I am deploying to a Amahi Home Server running on Fedora 19
Amahi Home Server installs sqlite 3.8.3
I have started drone from the command line and opened the page in a browser. If that is “good enough” I’d like to keep my setup there.
I am deploying to a Amahi Home Server running on Fedora 19
Amahi Home Server installs sqlite 3.8.3
I have started drone from the command line and opened the page in a browser. If that is “good enough” I’d like to keep my setup there.
As mentioned on IRC, it should be good enough as long as its running, not aware of any reason to avoid 3.8.3.

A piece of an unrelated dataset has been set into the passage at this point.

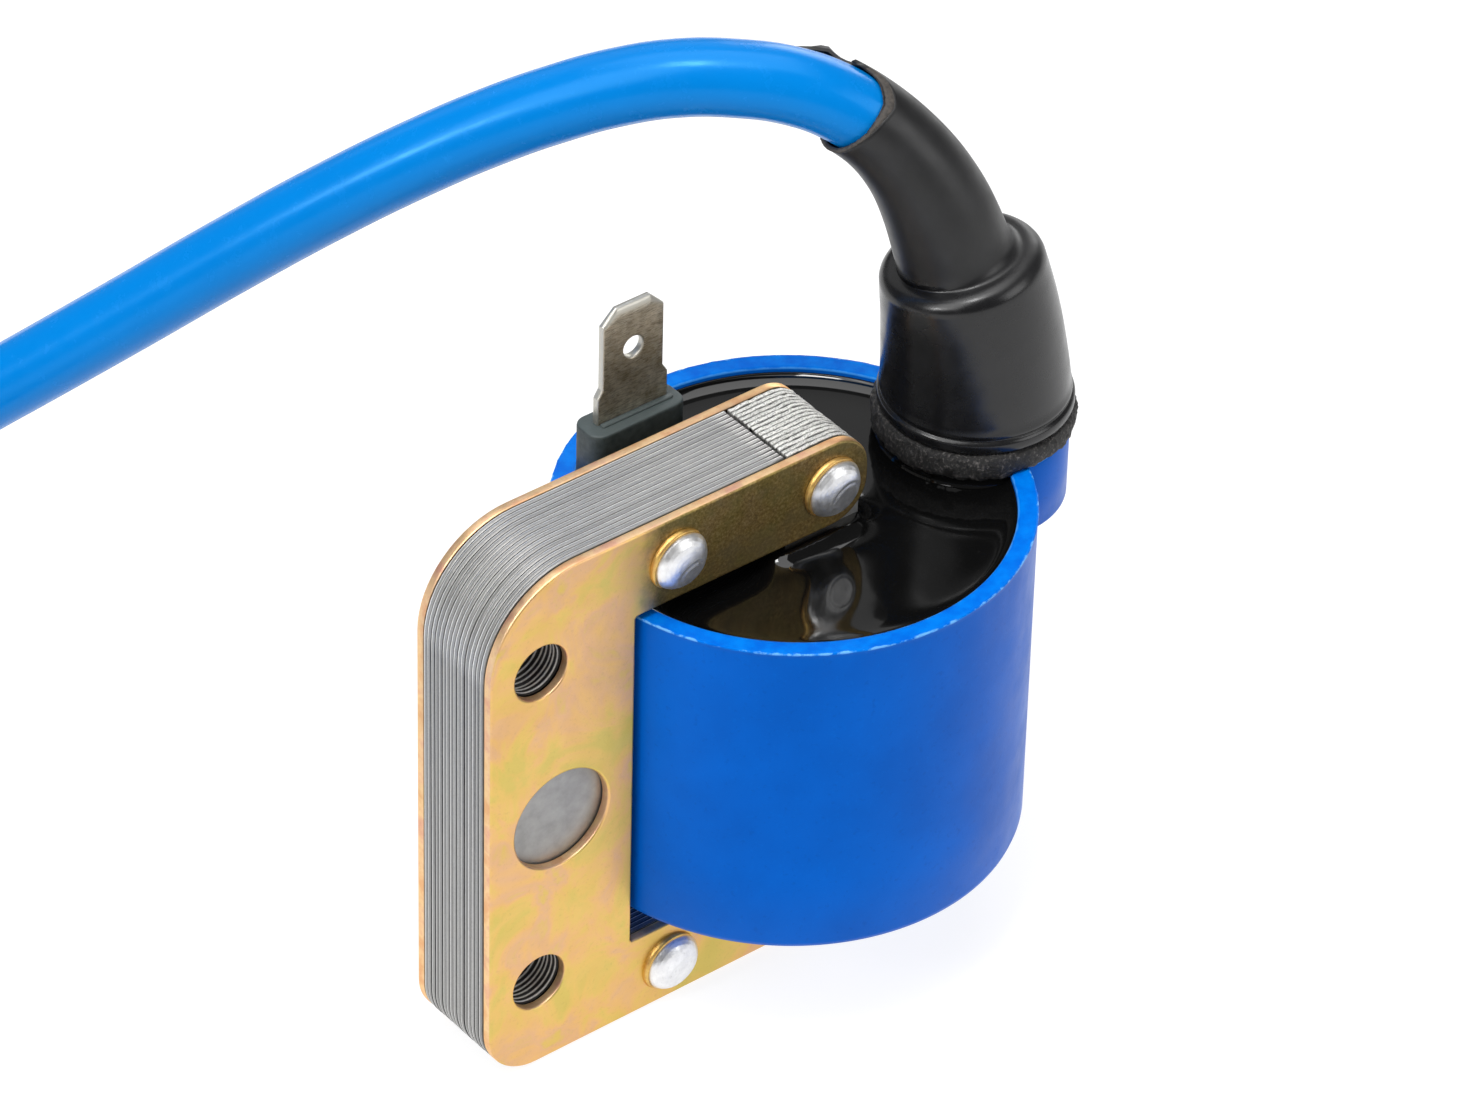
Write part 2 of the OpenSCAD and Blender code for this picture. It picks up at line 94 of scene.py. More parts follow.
def smooth(t):
    t = max(0.0, min(1.0, t))
    return t * t * (3 - 2 * t)


def hump(x, middle, width):
    """1 at the middle, falling away smoothly to both sides."""
    return math.exp(-((x - middle) / width) ** 2)


def wave(x, y=0.0, z=0.0):
    """Smooth noise from -1 to 1."""
    return noise.noise(Vector((x, y, z)))


def hole(x, z, r, count):
    """The outline of a round hole, which runs clockwise."""
    return [
        (x + r * math.cos(-TAU * k / count), z + r * math.sin(-TAU * k / count))
        for k in range(count)
    ]


def rounded(corners, step=12):
    """A closed outline from (x, z, radius) corners, with an arc where there is a radius."""
    out = []
    count = len(corners)
    for i, (x, z, r) in enumerate(corners):
        here = Vector((x, z))
        if r <= 0:
            out.append((x, z))
            continue
        to_last = (Vector(corners[i - 1][:2]) - here).normalized()
        to_next = (Vector(corners[(i + 1) % count][:2]) - here).normalized()
        half = to_last.angle(to_next) / 2
        reach = r / math.tan(half)
        centre = here + (to_last + to_next).normalized() * (r / math.sin(half))
        a = here + to_last * reach - centre
        b = here + to_next * reach - centre
        sweep = a.angle_signed(b)
        for k in range(step + 1):
            p = a.copy()
            p.rotate(Matrix.Rotation(-sweep * k / step, 2))
            out.append(tuple(centre + p))
    return out


def block_outline(x0, y0, x1, y1, r, step):
    return rounded([(x0, y0, r), (x1, y0, r), (x1, y1, r), (x0, y1, r)], step)


def resampled(loop, step):
    """The same closed outline with points no further apart than step."""
    out = []
    for i, p in enumerate(loop):
        q = loop[(i + 1) % len(loop)]
        length = math.dist(p, q)
        parts = max(1, round(length / step))
        out += [(lerp(p[0], q[0], k / parts), lerp(p[1], q[1], k / parts)) for k in range(parts)]
    return out


def inset(loop, d):
    """A closed outline moved to its left by d."""
    out = []
    count = len(loop)
    for i, p in enumerate(loop):
        a, b = loop[i - 1], loop[(i + 1) % count]
        u = Vector((p[0] - a[0], p[1] - a[1])).normalized()
        v = Vector((b[0] - p[0], b[1] - p[1])).normalized()
        n = Vector((-u.y - v.y, u.x + v.x)).normalized()
        lean = max(0.5, n.dot(Vector((-u.y, u.x))))
        out.append((p[0] + n.x * d / lean, p[1] + n.y * d / lean))
    return out


def piece(name, verts, faces, material, stands_for=(), slot=None, flat=()):
    """A mesh piece from points in millimetres, riding on the one body."""
    mesh = bpy.data.meshes.new(name)
    mesh.from_pydata([(x / 1000, y / 1000, z / 1000) for x, y, z in verts], [], faces)
    bm = bmesh.new()
    bm.from_mesh(mesh)
    bm.faces.ensure_lookup_table()
    for f in bm.faces:
        f.smooth = f.index not in flat
    bmesh.ops.recalc_face_normals(bm, faces=bm.faces)
    bm.to_mesh(mesh)
    bm.free()
    obj = bpy.data.objects.new(name, mesh)
    bpy.context.scene.collection.objects.link(obj)
    obj.data.materials.append(material)
    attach(obj, "root")
    if stands_for:
        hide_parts(*stands_for)
    return obj


def plate(name, loops, y0, y1, bevel, material, segments=2, bend=None, **facts):
    """A flat plate between y0 and y1 with round edges, from its outline and then those of its holes."""
    profile = []
    for k in range(segments + 1):
        t = math.pi / 2 * k / segments
        profile.append((bevel * (1 - math.sin(t)), y0 + bevel * (1 - math.cos(t))))
    profile += [(d, y0 + y1 - y) for d, y in reversed(profile)]
    verts, faces, starts = [], [], []
    for d, y in profile:
        row = []
        for loop in loops:
            row.append(len(verts))
            verts += [(x, y, z) for x, z in inset(loop, d)]
        starts.append(row)
    for a, b in zip(starts, starts[1:]):
        for loop, s, t in zip(loops, a, b):
            count = len(loop)
            for k in range(count):
                m = (k + 1) % count
                faces.append((s + k, s + m, t + m, t + k))
    sides = len(faces)
    for row in (starts[0], starts[-1]):
        shape = []
        index = []
        for s, loop in zip(row, loops):
            shape.append([Vector((verts[s + k][0], verts[s + k][2], 0)) for k in range(len(loop))])
            index += range(s, s + len(loop))
        faces += [tuple(index[i] for i in tri) for tri in tessellate_polygon(shape)]
    if bend:
        verts = [bend(*v) for v in verts]
    return piece(name, verts, faces, material, flat=set(range(sides, len(faces))), **facts)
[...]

I added instructions for compiling sqlite 3.8.5 and installing to a different directory than the system version - this would allow you to keep both versions while using 3.8.5 for nzbdrone.
It’s really simple, assuming you have the prerequisite packages (gcc-c++ / gcc / curl)

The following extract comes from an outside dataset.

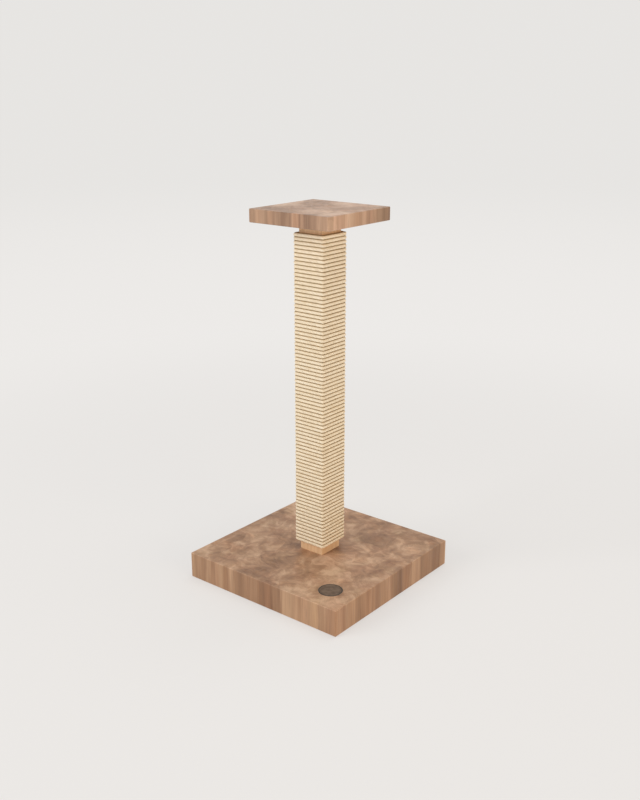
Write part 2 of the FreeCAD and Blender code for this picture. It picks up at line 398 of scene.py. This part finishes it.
def sisal(name):
    """Sisal rope: pale fibres along it, with painted shade between the strands and in the seams where turns
    touch.

    The UV map holds metres along the rope and metres round it. Two attributes say how
    near a point is to a strand's crest, and how deep it lies in the seams between turns.
    """
    finish = Finish(name, roughness=0.8, specular_ior_level=0.3)
    surface = finish.node("ShaderNodeUVMap", {"uv_map": "rope"})
    crest = finish.node("ShaderNodeAttribute", {"attribute_name": "crest"}, output="Fac")
    # how strong the painted shade in the seams between turns is at each point
    seam = finish.node("ShaderNodeAttribute", {"attribute_name": "seam"}, output="Fac")

    def drawn_out(along, around, detail, roughness=0.5):
        """Noise drawn out along the rope, by its scales per metre along it and round it."""
        stretched = finish.stretched(surface, (along, around, 1.0))
        return finish.noise(stretched, 1.0, detail=detail, roughness=roughness)

    fibres = drawn_out(150.0, 3600.0, 3.0, 0.65)
    yarns = drawn_out(50.0, 900.0, 2.0)
    lengths = drawn_out(9.0, 150.0, 2.0)
    hairs = drawn_out(70.0, 3200.0, 1.0)
    age = finish.noise(finish.place(), 9.0, detail=3.0)

    colour = finish.tones(fibres * 0.48 + yarns * 0.34 + lengths * 0.18, FIBRE_TONES)
    colour = finish.mix(finish.ramp(age, 0.42, 0.66, 0.0, 0.3), colour, HANDLED, "MULTIPLY")
    # painted shade in the valleys between the strands
    colour = finish.mix(finish.ramp(crest, 0.0, 0.6, 0.15, 0.0), colour, STRAND_VALLEY_SHADE)
    # painted shade in the seams between turns, darkest deep where the turns meet
    colour = finish.mix(finish.ramp(seam, 0.38, 0.84, 0.0, 0.66), colour, SEAM_SHADE)
    colour = finish.mix(finish.ramp(seam, 0.78, 1.0, 0.0, 0.78), colour, SEAM_DEEP_SHADE)
    colour = finish.mix(finish.ramp(hairs, 0.60, 0.72, 0.0, 0.5), colour, DARK_FIBRE)
    finish.set("Base Color", colour)
    finish.bump(fibres * 0.8 + yarns * 0.5 + hairs * 0.4, 0.5 * MM, 0.9)
    return finish.material


def dark_bronze(name):
    """Patinated metal, turned in fine rings: the rim is darker, its outer edge rubbed brighter."""
    finish = Finish(name, metallic=0.2, specular_ior_level=0.35)
    radius = finish.reach(finish.shifted(finish.place(), tuple(-DISC_MIDDLE)))
    rings = (radius * 9000.0).sine() * 0.5 + 0.5
    cloud = finish.noise(finish.place(), 90.0, detail=4.0)
    wear = finish.noise(finish.stretched(finish.place(), (0.4, 1.0, 1.0)), 260.0, detail=3.0)
    rim = finish.ramp(radius, DISC_RADIUS - DISC_FIELD, DISC_RADIUS - DISC_RIM)
    edge = finish.ramp(radius, DISC_RADIUS - 1.5 * DISC_BEVEL, DISC_RADIUS - 0.5 * DISC_BEVEL)
    worn = edge * finish.ramp(wear, 0.40, 0.70, 0.1, 0.6)
    colour = finish.mix(finish.ramp(cloud, 0.35, 0.68), *BRONZE_TONES)
    colour = finish.mix(rim, colour, BRONZE_RIM)
    finish.set("Base Color", finish.mix(worn, colour, BRONZE_WORN))
    finish.set("Roughness", 0.44 + cloud * 0.2 - worn * 0.15)
    finish.bump(rings * 0.4 + cloud * 0.6, 0.03 * MM, 0.6)
    return finish.material


def plain_metal(name, tones, roughness):
    """Plated or plain metal with fine tool marks."""
    finish = Finish(name, metallic=1.0)
    marks = finish.noise(finish.stretched(finish.place(), (1.0, 1.0, 9.0)), 420.0, detail=3.0)
    finish.set("Base Color", finish.mix(marks, *tones))
    finish.set("Roughness", roughness + marks * 0.2)
    finish.bump(marks, 0.02 * MM, 0.5)
    return finish.material


def rubber(name):
    """Matt black rubber with a fine moulded grain and a trace of dust."""
    finish = Finish(name, specular_ior_level=0.3)
    grain = finish.noise(finish.place(), 1500.0, detail=2.0)
    dust = finish.ramp(finish.noise(finish.place(), 60.0, detail=4.0), 0.45, 0.75)
    finish.set("Base Color", finish.mix(dust * 0.35, RUBBER_BLACK, DUST))
    finish.set("Roughness", 0.72 + dust * 0.18)
    finish.bump(grain, 0.06 * MM, 0.7)
    return finish.material


# ---------------------------------------------------------------- meshes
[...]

Download sqlite3.8.5 source and extract it
curl -L http://www.sqlite.org/2014/sqlite-autoconf-3080500.tar.gz -o /tmp/sqlite-autoconf-3080500.tar.gz
tar -zxvf /tmp/sqlite-autoconf-*.tar.gz -C /tmp/
Compile sqlite3.8.5
cd /tmp/sqlite-autoconf*
sudo ./configure --prefix=/opt/sqlite3.8.5 \
--disable-static \
CFLAGS=" -Os \
-frecord-gcc-switches \
-DSQLITE_ENABLE_COLUMN_METADATA=1"
sudo make
sudo make install
The only caveat is you will need to call (run) nzbdrone with a different PATH and LD_LIBRARY_PATH like this:
export LD_LIBRARY_PATH=/opt/sqlite3.8.5/lib && \
export PATH=/opt/sqlite3.8.5/bin:$PATH && \
/opt/mono/bin/mono /opt/nzbdrone/NzbDrone.exe
It’s all outlined in the CentOS 6 wiki section
Thanks for the help.
If 3.8.3 is “good enough” and since I can start DD with sqlite 3.8.3 I’d like to keep it that way as it simplifies delivery of the server to a friend is is NOT Linux savy (and I have only limited Linux expertise).
I have updated the .bash_profile of the user profile I expect will be running all mono services to include a call to the /opt/mono/env.sh script which sets the environment variables for the mono runtime delivered by the pakorra/opensuse mono repository so that mono runtime should always be available.
The fewer “special handling” requirements, the better.